Abstract

In a world of Realpolitik, each state in the world always looks for increasing its power; some for the purpose of their survival and some seek to fulfill their hegemonic ambitions. Having a huge population, territory, economy, and military, the states like India usually desire to establish their hegemony; therefore, it is not surprising that India wants to achieve a Great Power status in world politics. Although India has great numbers in each area of strategic significance it lacks qualitative capacity in terms of military strength where the advanced weapon systems are the backbone of a country’s military power. In order to fill this gap, the Indian government has announced very ambitious military modernization programs and is concluding various military procurement programs around the world bearing huge costs while the big arms-exporting countries are getting involved in such ambitious military modernization programs of India. Over the past few years, it has been observed that the Indian economy has not been able to fulfill the costs of military modernization programs and the gap between the estimated costs of military procurements and the budget allocation is continuously increasing.
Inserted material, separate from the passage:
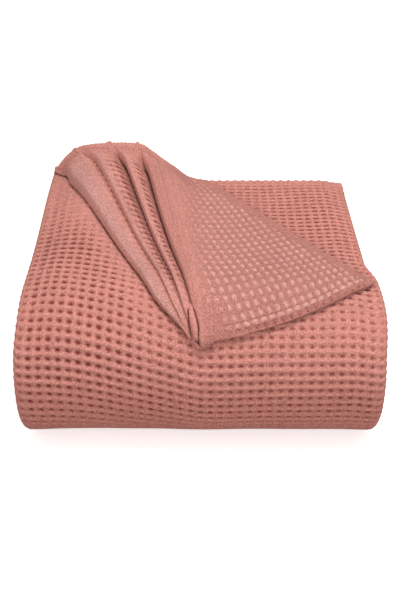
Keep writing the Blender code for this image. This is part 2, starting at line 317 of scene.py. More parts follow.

Therefore, this study hypothesized that Indian military procurement programs and Indian economic capacity are not compatible with each other, which shall have perilous effects for the countries involved in such projects. This study provides an analysis of Indian economic growth and its comparison with the costs of India’s military procurements and finds that the stated hypothesis is correct to the extent of compatibility difference between the Indian economic capacity and military procurement cost.